Schritt für Schritt für Schritt

Es passieren viele bewegende Ereignisse in diesen Tagen. Am Samstag das schreckliche, rassistisch motivierte Attentat auf Henriette Reker, am Sonntag ein tödliche Gewalttat in Wutha-Farnroda, am Montag wurde wieder eine geplante Flüchtlingsunterkunft durch Vandalismus zerstört – angesichts all dieser Vorfälle habe ich viel Verständnis für alle Menschen, die jetzt Fragen haben und sich zum Teil auch Sorgen machen. Das, was wir momentan erleben, ist eine Herausforderung, wie sie wohl seit 25 Jahren nicht erlebt hat. An allen Orten wird über die Aufnahme und die Integration von Flüchtlingen diskutiert und mein Eindruck ist, dass es viele differenzierte Einschätzungen gibt.
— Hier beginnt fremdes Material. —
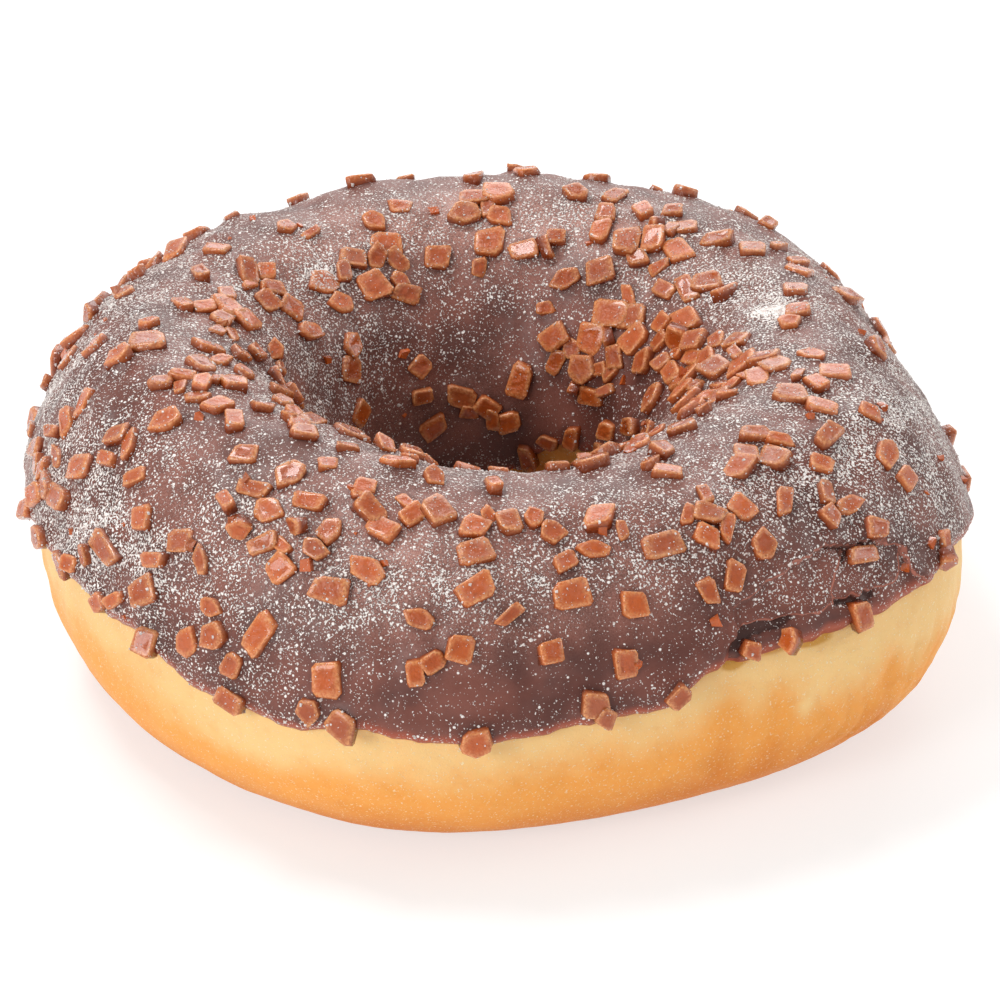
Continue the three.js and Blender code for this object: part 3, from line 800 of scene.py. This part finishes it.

Am Samstag war ich beim Festakt zum 70-jährigen Bestehen der Volkssolidarität und auch dort gab es vor allem ein Thema, das ich mal positiv umschreiben will: Unsere Gesellschaft wächst. Nach jahrzehntelangem Bevölkerungsrückgang ist das eine Entwicklung, die für uns alle sehr ungewohnt ist. Ich finde, wir müssen uns mit der Herausforderung Schritt für Schritt und am besten immer im Konkreten auseinandersetzen. Wie gestalten wir Integration vor Ort? Wie werden Flüchtlinge in den Arbeitsmarkt aufgenommen? Wie schaffen wir es in den Schulen, den Neuankömmlingen so schnell wie möglich die deutsche Sprache beizubringen? Wie vermitteln wir die Werte unseres Grundgesetzes? Und natürlich: Wie viele Menschen kommen wirklich und wo werden die alle wohnen?

Wir – und damit meine ich nicht nur die Landesregierung, sondern eine Vielzahl öffentlicher Akteure – arbeiten intensiv an der Beantwortung dieser Fragen. Und wir versuchen alle Antworten so transparent wie möglich zu machen. Dass in allen Punkten noch ein weiter Weg vor uns liegt, ist sicher nicht zu übersehen. Aber wir gehen diesen Weg. Denn nur so können wir auch auf Fragen und Sorgen aus der Bevölkerung reagieren, indem wir die Dinge angehen – weder mit Zweckoptimismus und erst recht nicht mit Pessimismus, sondern ganz praktisch.

Heute geht durch die Medien, dass es in Thüringen im bevorstehenden Winter keinen pauschalen Abschiebestopp geben wird. Das ist eine Absage an pauschales Handeln aber keine Absage an Humanität. Ich sage explizit: Wir werden auf eine humanitäre Einzelfallprüfung setzen. Im letzten Jahr hatten wir einen Erlass, der besagte, dass einige Staaten hinsichtlich des Klimas problematisch sind und wir deswegen über den Winter auf Abschiebungen dorthin verzichten. Im kommenden Winter wollen wir einen anderen Weg gehen, in dem wir konkret schauen, ob es gerade eine Kältewelle gibt oder ob die Bedingungen vertretbar sind. Fest steht: Das Humanitäre hat immer Vorrang. Es darf niemand irgendwohin geschickt werden, wo sein Leben bedroht ist.

Worauf ich auch noch einmal hinweisen will: In Thüringen muss kein Flüchtling in einer Zeltunterkunft leben, alle haben ein sicheres Dach über dem Kopf. Viele Akteure haben große Kraftanstrengungen unternommen, um diese Bedingungen herzustellen und auch weiter zu gewährleisten. Das sollten wir nicht klein reden. Deswegen mein ausdrücklicher Dank an alle Verantwortungsträger und explizit auch an die Bundeswehr, die uns momentan mit viel Hilfe zur Seite steht. Für diese Hilfe bin ich sehr dankbar.